En similar grado de libertad expresiva se han mantenido Jarmusch y Hartley, los dos únicos cineastas norteamericanos verdaderamente indies que quedan tras el terrible sarampión del «estilo Sundance» y la compra-venta de talentos independientes por parte de Hollywood. Hartley se ha dedicado a componer la música de todos sus films, firmando durante años como Ned Rifle y a partir de Henry Fool, en 1997, con su verdadero nombre. Sus pasajes diegéticos se recuerdan menos que la incorporación de las canciones de Yo La Tengo o Sonic Youth en determinadas escenas («para sustituir el contenido narrativo de una escena dialogada», según escribe Sergi Sánchez en el seminal «Las variaciones Hartley») o la presencia de P.J. Harvey como actriz en The Book of Life. Algo parecido le ocurre a Chris Marker, que con el seudónimo de Michel Krasna ha elaborado las casi invisibles costuras electro-acústicas de Sans soleil y otras de sus obras, una música que acentúa la brumosa división entre ficción y realidad de su cine, prefiriendo las cadencias tenues y calladas de las piezas para piano de Frederic Mompou cuando ha filmado en la intimidad a su gato Guillaume-en-Egypte.

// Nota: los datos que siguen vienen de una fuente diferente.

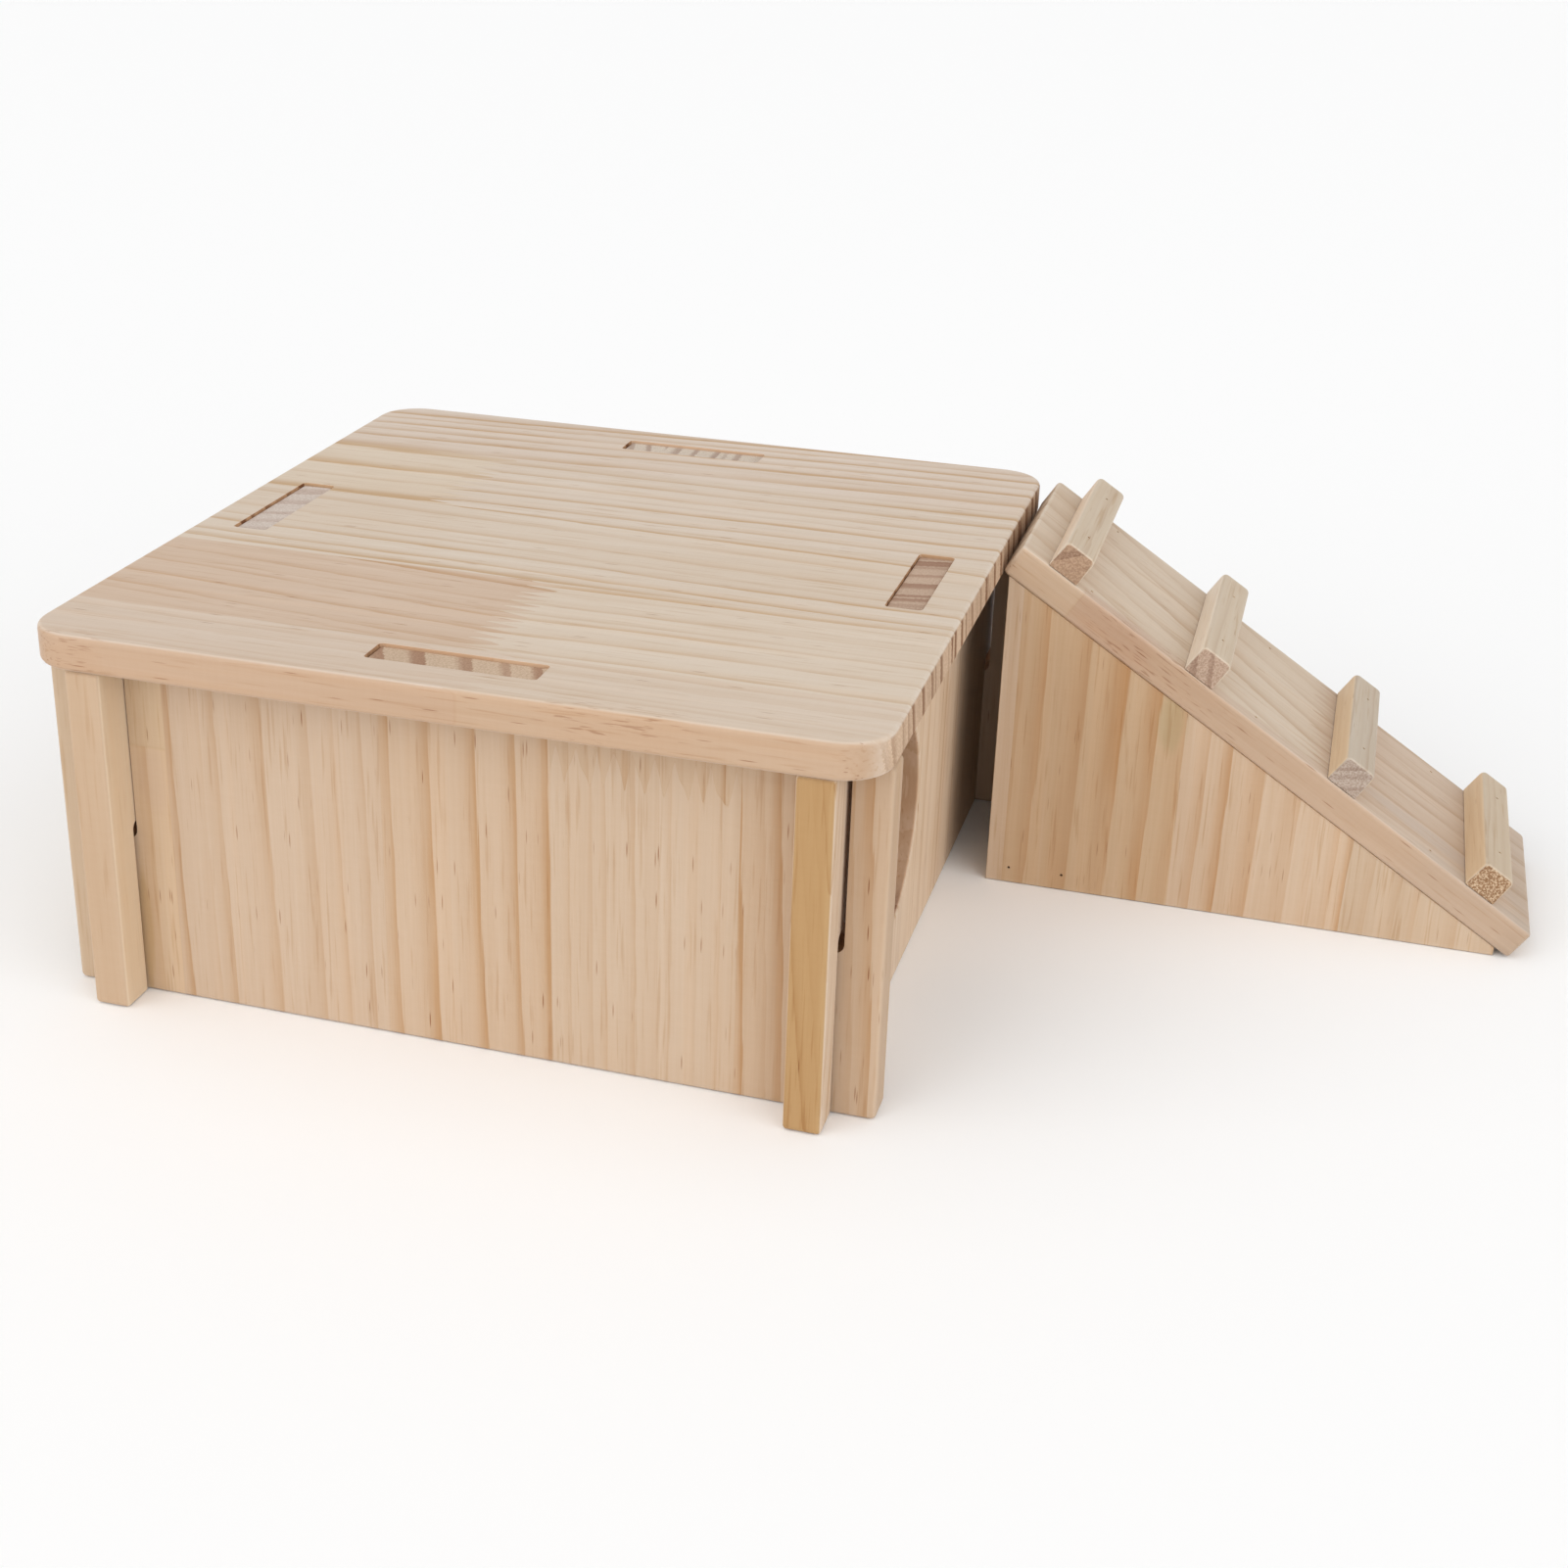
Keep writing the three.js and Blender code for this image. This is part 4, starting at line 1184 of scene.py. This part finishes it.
def direction(azimuth, elevation):
    """Points up and away from the middle. Azimuth is counted from the front towards the right."""
    return Vector((
        math.sin(azimuth) * math.cos(elevation),
        -math.cos(azimuth) * math.cos(elevation),
        math.sin(elevation),
    ))


def wide_light(name, azimuth, elevation, strength, spread):
    """A broad, even light from far away, with its angles in degrees."""
    data = bpy.data.lights.new(name, "SUN")
    data.energy = strength
    data.angle = math.radians(spread)
    light = bpy.data.objects.new(name, data)
    bpy.context.scene.collection.objects.link(light)
    towards = direction(math.radians(azimuth), math.radians(elevation))
    light.rotation_euler = towards.to_track_quat("Z", "Y").to_euler()


wide_light("window_left", -40, 20, 1.0, 60)
wide_light("window_right", 60, 20, 1.0, 60)
wide_light("room_ceiling", -10, 62, 0.95, 100)

# The camera that took the photograph, as solved from its measured edges
CAMERA_PLACE = Vector((0.151972, -0.697217, 0.380110))
CAMERA_AZIMUTH = math.radians(15.9055)
CAMERA_ELEVATION = math.radians(23.1371)
CAMERA_ROLL = math.radians(1.492)
PICTURE_SIDE = 1601.0
FOCAL_PIXELS = 2272.28
CENTRE_PIXEL = (742.78, 735.90)

camera_data = bpy.data.cameras.new("camera")
camera = bpy.data.objects.new("camera", camera_data)
bpy.context.scene.collection.objects.link(camera)
bpy.context.scene.camera = camera
camera_data.sensor_width = SENSOR_WIDTH_MM
camera_data.lens = camera_data.sensor_width * FOCAL_PIXELS / PICTURE_SIDE
camera_data.shift_x = 0.5 - CENTRE_PIXEL[0] / PICTURE_SIDE
camera_data.shift_y = CENTRE_PIXEL[1] / PICTURE_SIDE - 0.5
back = direction(CAMERA_AZIMUTH, CAMERA_ELEVATION)
level = Vector((math.cos(CAMERA_AZIMUTH), math.sin(CAMERA_AZIMUTH), 0))
raised = back.cross(level)
right = level * math.cos(CAMERA_ROLL) + raised * math.sin(CAMERA_ROLL)
top = raised * math.cos(CAMERA_ROLL) - level * math.sin(CAMERA_ROLL)
turn = Matrix((right, top, back)).transposed().to_4x4()
camera.matrix_world = Matrix.Translation(CAMERA_PLACE) @ turn

bpy.context.scene.view_settings.view_transform = "Standard"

Con Jarmusch las cosas son bien distintas, ya que hace películas musicales sin que ninguna de ellas pertenezca al género musical, films donde la música se «palpa» además de escucharse: los largos planos del mercenario Forest Whitaker oyendo el rap de RZA mientras circula en coche en Ghost dog: el camino del samurái, los travellings iniciales de derecha a izquierda y de izquierda a derecha de Bajo el peso de la ley que presentan a los personajes de John Lurie y Tom Waits mientras suena una canción de este último, la música de cámara de Lurie en Extraños en el paraíso o los fondos con guitarra hiperrealista de Neil Young en Dead Man son cine musical como lo son los paseos nocturnos e inocentes de Kyle MacLachlan y Laura Dern en Terciopelo azul. Jarmusch solo ha compuesto la música de una de sus películas, la primera, Permanent Vacations, pero después se ha convertido en una suerte de organizador musical como lo son Lynch y Tarantino, capaces de encontrar siempre el tema ajeno que mejor le cuadra a un plano aislado o una escena entera. Eso sin contar la fuerte implicación que la cultura del rock tiene en su cine, desde su propia experiencia en el post-punk neoyorquino de los últimos setenta, con más visitas al CBGB y al Mudd Club que a las salas de cine, hasta la filmación de varios conciertos de Neil Young en el crudo Year of the Horse, pasando por las pertinentes reflexiones sobre Memphis como cuna del rock y expolio del blues que se plantean en Mystery Train y, por supuesto, por la incorporación de músicos como intérpretes de sus ficciones (John Lurie, Richard Edson, Tom Waits, Joe Strumer, Screamin’ Jay Hawkins, Iggy Pop, Jack y Megan White), ya que Jarmusch es de los que creen que un músico interpreta siempre un papel sobre el escenario y su potencial como actor resulta, así, ilimitado.